Bamboo Path, Hangzhou China

I love bamboo forests and, normally would have been ecstatic especially since this one led to an old and significant temple. But, I was on a mission.   I showed my card to people in an office I came across, but no one knew anything about a Tea Village   I started walking  and looking around realized I was in the midst of incredibly beautiful tea terraces.


Tea Terraces, Hangzhou China
Tea Terraces, Hangzhou China
Country road with Tea Terraces, Hangzhou, China
It was mid-afternoon in deep countryside, and I started to wonder how I was going to get out of there. Worst case scenario was me spending the night on the side of that road.  But there were cars and an occasional bus passing.  I didn't get too worried, but kept on moving figuring that I'd eventually get somewhere, wherever that was.

Shortly, I began to see buildings in the tea fields and a few people walking around, but not the crowds picking tea leaves that I assumed I would find.  Once I walked into the terraces towards a building, but barking dogs told me this was not a great idea.


Within 15 minutes, I came to some sort of village; it had the feel of a resort area.
I went into one of the hotels and, again, showed my card with Meijiawu Tea Village.  Not a glimmer of recognition in anyone's eyes.


Meijiawu Tea Village, Hangzhou China
Main Street, Meijiawu Tea Village, Hangzhou China
My fantasy of picking tea leaves and sampling teas soon gave way to an urgent search for a taxi;  I did not want to end up spending the night, wherever I was. I was convinced a cab would pass by, and one did.  In a last feeble effort, I showed my card to the cab driver and he asked in broken English if I wanted to drink tea.  I laughed to myself and completely gave up my tea village quest. I asked the driver to take me back to the train station (I had a card for that place, too) and a short train ride later was back in Shanghai.

The Irony:
You may have noticed that the captions on my photos say Meijiawu Tea Village, the place I was trying to find.  Ironically, I had gotten to the place I was searching for, but had absolutely no idea I was there.  

After some careful research, I unearthed two facts.  One was that the locals do not use the term  Meijiawu Tea Village to refer to the place and two was that it was fall, off-season, and everything was more or less shut down.   Picking season for Lonjing tea is early spring and that is when the place comes to life with tours and opportunities to pick teas.  It was kind of like trying to go skiing in the summer.
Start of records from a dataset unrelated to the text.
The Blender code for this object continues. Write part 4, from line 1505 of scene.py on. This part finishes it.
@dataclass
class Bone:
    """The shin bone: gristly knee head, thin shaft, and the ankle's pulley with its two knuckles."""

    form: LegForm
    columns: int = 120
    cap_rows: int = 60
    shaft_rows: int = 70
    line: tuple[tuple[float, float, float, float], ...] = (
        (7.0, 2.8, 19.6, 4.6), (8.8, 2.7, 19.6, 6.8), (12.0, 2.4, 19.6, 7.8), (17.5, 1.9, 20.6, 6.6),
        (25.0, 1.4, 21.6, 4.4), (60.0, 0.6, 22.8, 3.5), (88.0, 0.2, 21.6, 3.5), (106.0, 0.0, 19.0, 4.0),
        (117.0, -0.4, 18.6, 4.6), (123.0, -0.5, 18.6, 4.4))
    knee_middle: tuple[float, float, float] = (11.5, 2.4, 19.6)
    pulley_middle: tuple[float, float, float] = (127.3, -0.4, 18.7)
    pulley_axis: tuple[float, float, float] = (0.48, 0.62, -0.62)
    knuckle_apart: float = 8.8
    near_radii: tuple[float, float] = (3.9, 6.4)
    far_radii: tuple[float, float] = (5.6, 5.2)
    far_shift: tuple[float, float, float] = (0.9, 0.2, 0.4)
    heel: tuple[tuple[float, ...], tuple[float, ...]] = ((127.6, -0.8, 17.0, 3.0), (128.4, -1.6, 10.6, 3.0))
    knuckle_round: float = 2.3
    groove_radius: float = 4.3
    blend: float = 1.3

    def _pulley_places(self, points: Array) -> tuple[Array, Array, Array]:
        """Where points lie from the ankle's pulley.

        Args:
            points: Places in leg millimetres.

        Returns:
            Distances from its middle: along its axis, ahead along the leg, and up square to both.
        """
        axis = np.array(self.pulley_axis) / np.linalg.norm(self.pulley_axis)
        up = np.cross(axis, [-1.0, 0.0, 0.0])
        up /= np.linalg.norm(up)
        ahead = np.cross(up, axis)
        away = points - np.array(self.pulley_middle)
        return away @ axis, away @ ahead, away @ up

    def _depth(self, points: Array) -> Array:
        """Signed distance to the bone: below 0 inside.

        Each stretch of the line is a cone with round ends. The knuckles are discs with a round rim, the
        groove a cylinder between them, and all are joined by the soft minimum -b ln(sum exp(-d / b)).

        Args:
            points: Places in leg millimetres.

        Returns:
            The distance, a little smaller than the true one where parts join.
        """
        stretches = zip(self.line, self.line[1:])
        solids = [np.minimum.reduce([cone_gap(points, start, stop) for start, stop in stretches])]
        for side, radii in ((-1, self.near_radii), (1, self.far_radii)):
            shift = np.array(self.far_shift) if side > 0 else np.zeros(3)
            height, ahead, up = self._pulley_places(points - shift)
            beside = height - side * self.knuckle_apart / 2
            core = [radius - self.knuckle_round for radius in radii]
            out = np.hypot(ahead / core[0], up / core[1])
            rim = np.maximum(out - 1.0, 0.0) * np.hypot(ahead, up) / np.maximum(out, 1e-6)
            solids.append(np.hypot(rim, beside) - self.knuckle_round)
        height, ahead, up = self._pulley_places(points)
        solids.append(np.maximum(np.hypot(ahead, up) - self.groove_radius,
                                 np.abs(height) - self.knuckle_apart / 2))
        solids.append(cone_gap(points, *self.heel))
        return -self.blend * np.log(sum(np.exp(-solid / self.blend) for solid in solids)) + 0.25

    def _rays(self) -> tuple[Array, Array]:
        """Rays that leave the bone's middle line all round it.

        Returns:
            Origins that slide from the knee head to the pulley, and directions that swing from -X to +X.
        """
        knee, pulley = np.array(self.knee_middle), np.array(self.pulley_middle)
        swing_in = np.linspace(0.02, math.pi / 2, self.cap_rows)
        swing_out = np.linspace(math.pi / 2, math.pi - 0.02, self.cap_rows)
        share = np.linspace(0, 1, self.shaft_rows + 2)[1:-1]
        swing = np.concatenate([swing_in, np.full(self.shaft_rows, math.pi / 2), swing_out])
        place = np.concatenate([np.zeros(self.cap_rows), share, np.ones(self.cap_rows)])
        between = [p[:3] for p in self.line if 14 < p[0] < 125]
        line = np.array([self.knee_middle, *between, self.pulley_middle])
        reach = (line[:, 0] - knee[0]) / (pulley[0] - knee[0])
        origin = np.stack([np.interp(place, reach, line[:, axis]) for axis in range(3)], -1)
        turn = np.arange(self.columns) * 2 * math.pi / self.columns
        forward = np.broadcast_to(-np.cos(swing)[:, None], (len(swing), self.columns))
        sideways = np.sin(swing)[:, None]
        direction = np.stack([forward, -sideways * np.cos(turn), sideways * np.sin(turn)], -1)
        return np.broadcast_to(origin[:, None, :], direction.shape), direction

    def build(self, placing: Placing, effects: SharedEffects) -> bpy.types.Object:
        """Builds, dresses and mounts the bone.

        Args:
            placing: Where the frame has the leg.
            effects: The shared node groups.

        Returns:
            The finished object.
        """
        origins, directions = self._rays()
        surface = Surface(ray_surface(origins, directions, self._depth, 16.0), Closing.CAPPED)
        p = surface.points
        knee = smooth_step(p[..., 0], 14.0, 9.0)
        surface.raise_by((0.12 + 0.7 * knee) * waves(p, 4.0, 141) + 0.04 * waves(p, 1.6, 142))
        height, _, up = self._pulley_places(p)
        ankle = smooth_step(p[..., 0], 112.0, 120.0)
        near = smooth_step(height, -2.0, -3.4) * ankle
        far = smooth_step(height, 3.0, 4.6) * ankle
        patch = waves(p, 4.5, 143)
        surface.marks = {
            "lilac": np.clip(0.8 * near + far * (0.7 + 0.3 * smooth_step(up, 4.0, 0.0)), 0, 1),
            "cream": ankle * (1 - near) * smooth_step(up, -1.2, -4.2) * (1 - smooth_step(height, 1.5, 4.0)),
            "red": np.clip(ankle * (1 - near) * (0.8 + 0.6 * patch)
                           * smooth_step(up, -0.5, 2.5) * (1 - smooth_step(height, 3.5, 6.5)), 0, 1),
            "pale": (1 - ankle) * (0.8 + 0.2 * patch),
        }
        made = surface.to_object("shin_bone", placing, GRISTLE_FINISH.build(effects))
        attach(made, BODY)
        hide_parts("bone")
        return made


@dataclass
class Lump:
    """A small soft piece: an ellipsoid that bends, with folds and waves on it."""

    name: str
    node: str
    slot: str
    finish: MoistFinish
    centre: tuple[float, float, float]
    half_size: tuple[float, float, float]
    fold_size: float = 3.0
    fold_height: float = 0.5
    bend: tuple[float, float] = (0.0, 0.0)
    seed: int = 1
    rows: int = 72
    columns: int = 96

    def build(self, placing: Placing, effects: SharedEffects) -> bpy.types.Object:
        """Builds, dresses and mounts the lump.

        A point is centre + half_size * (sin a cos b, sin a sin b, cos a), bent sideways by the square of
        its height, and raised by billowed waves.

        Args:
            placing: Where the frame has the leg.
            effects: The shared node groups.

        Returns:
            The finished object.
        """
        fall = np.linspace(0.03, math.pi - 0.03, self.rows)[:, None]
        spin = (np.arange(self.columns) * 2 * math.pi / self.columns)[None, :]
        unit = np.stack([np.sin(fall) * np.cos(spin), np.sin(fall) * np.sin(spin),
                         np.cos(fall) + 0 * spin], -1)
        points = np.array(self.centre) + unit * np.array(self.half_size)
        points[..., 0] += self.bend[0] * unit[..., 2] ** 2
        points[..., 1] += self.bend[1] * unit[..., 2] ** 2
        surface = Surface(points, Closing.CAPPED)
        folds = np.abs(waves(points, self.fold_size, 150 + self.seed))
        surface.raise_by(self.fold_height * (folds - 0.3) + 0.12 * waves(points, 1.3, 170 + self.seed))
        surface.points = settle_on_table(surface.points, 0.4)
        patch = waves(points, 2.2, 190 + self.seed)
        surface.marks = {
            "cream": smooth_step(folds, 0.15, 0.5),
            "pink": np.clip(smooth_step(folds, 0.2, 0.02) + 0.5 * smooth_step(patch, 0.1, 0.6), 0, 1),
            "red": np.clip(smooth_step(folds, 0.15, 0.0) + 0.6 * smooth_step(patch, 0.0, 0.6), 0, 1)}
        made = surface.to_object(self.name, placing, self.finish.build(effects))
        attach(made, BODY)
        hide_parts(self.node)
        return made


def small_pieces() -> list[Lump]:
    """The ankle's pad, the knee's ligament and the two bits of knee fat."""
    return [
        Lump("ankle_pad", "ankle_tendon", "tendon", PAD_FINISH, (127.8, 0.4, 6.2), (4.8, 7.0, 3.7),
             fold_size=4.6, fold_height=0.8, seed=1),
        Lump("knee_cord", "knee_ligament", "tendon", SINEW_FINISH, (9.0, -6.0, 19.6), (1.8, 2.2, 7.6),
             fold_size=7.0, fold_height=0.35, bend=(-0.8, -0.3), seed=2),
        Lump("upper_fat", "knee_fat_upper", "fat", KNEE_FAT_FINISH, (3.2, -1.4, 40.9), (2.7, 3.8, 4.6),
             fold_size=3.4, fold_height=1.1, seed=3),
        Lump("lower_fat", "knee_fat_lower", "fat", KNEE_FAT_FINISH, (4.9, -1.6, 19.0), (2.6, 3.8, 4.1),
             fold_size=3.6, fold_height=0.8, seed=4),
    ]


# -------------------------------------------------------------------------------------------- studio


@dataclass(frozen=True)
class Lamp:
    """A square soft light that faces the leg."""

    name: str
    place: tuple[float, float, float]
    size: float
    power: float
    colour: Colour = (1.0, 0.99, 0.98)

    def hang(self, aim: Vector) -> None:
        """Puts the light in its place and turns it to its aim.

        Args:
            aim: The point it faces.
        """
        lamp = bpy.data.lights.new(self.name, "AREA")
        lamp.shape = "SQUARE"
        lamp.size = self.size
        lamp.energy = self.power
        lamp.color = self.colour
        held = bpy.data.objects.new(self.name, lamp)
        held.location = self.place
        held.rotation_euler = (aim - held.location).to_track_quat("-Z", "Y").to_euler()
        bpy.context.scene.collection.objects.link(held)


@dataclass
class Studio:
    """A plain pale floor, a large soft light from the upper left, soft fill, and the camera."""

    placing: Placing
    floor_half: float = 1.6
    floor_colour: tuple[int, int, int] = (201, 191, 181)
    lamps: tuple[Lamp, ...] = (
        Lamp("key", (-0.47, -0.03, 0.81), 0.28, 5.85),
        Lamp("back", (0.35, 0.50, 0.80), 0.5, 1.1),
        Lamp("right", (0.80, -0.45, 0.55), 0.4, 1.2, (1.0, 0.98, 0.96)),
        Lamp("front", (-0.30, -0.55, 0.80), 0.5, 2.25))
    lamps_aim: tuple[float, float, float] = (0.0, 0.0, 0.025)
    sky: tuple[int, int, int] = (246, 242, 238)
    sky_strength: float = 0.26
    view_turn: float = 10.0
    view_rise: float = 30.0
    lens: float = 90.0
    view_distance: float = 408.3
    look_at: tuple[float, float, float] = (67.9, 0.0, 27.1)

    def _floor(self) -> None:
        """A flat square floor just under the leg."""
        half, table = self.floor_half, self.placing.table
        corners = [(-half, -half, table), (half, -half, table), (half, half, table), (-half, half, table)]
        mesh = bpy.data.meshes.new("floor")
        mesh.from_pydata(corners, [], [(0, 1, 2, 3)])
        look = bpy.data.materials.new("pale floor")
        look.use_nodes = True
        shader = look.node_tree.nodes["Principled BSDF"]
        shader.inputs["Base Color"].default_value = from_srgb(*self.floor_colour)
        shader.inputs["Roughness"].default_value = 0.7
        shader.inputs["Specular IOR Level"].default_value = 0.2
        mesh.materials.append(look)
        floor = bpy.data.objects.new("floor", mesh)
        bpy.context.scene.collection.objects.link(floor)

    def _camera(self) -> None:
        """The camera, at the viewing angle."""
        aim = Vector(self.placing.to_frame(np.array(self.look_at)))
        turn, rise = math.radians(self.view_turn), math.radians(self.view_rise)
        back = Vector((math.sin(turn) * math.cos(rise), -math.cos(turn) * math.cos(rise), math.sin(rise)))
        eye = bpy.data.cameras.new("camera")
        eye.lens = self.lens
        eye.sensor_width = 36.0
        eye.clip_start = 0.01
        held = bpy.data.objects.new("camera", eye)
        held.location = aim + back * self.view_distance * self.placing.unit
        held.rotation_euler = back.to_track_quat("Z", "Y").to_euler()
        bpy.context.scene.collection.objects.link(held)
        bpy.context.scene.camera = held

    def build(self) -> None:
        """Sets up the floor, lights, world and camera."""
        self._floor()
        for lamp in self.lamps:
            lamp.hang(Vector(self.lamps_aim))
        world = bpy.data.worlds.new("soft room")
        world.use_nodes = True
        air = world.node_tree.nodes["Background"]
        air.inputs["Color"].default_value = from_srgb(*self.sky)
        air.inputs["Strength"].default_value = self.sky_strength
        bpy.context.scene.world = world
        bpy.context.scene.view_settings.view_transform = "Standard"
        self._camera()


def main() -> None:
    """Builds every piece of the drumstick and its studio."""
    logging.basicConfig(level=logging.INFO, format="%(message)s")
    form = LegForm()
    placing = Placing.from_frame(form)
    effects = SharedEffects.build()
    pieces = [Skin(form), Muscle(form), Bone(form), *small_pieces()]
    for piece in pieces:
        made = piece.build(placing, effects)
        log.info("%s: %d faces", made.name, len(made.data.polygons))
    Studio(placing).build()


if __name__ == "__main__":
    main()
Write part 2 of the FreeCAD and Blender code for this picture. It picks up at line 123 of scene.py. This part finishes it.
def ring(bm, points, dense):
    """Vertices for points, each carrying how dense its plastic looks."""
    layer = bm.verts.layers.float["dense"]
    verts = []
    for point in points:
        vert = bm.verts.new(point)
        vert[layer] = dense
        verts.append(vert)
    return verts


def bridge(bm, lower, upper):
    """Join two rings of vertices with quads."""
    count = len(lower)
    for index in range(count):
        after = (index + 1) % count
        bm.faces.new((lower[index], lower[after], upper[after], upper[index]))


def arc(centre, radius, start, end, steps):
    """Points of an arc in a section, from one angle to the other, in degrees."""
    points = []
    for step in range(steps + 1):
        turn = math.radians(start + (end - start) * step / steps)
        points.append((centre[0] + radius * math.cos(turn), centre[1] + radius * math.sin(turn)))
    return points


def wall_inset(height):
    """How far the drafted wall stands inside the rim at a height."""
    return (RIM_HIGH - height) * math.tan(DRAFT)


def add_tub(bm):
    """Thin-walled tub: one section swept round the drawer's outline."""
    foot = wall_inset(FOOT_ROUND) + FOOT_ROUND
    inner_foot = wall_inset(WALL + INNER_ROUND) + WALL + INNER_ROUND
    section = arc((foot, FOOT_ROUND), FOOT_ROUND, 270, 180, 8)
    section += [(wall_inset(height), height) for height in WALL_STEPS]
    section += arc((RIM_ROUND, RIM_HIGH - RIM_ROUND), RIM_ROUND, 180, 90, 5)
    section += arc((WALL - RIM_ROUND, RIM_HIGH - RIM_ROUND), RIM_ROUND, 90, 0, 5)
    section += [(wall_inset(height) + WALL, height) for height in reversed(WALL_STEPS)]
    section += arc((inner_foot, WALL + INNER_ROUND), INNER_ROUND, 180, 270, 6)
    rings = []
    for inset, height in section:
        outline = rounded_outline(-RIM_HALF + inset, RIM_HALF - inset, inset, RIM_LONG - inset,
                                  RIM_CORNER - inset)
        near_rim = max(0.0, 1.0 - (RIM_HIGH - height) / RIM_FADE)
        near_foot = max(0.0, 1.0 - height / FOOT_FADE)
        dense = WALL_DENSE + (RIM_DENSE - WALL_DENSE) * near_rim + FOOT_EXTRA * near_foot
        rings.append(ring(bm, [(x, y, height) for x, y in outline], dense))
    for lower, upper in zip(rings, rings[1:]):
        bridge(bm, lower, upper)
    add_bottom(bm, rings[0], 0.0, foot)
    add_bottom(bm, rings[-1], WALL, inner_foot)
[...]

When I was first reading about the area, I should have dug deeper and gotten my facts straight.

But, I was left with a real curiosity about Longing Tea, reputed to be unique among green teas and became obsessed with finding some.  That was no problem, because Shanghai 
is loaded with tea shops and my hotel sent me to one nearby that carried quality teas and had a large selection of Longings, some of which sold for close to $100 per ounce.

Interior of tea shop, Shanghai China
Teas, Tea Shop Shanghai China
Lonjing Teas, Shanghai China (sell for close to $100 an ounce)

The Takeaway:
My initial reaction to not finding the tea plantation was been frustration, but this evolved into a curiosity about Longing tea and tea production in general. I read several books on the topic and the lapsed into my long-time habit of drinking  dark, earthy Indian Assam tea, the kind that is typically drunk mixed with milk.  However, Longing tea is unique among green teas with its combination of flavor, vitamin C and antioxidants and I can highly recommend it.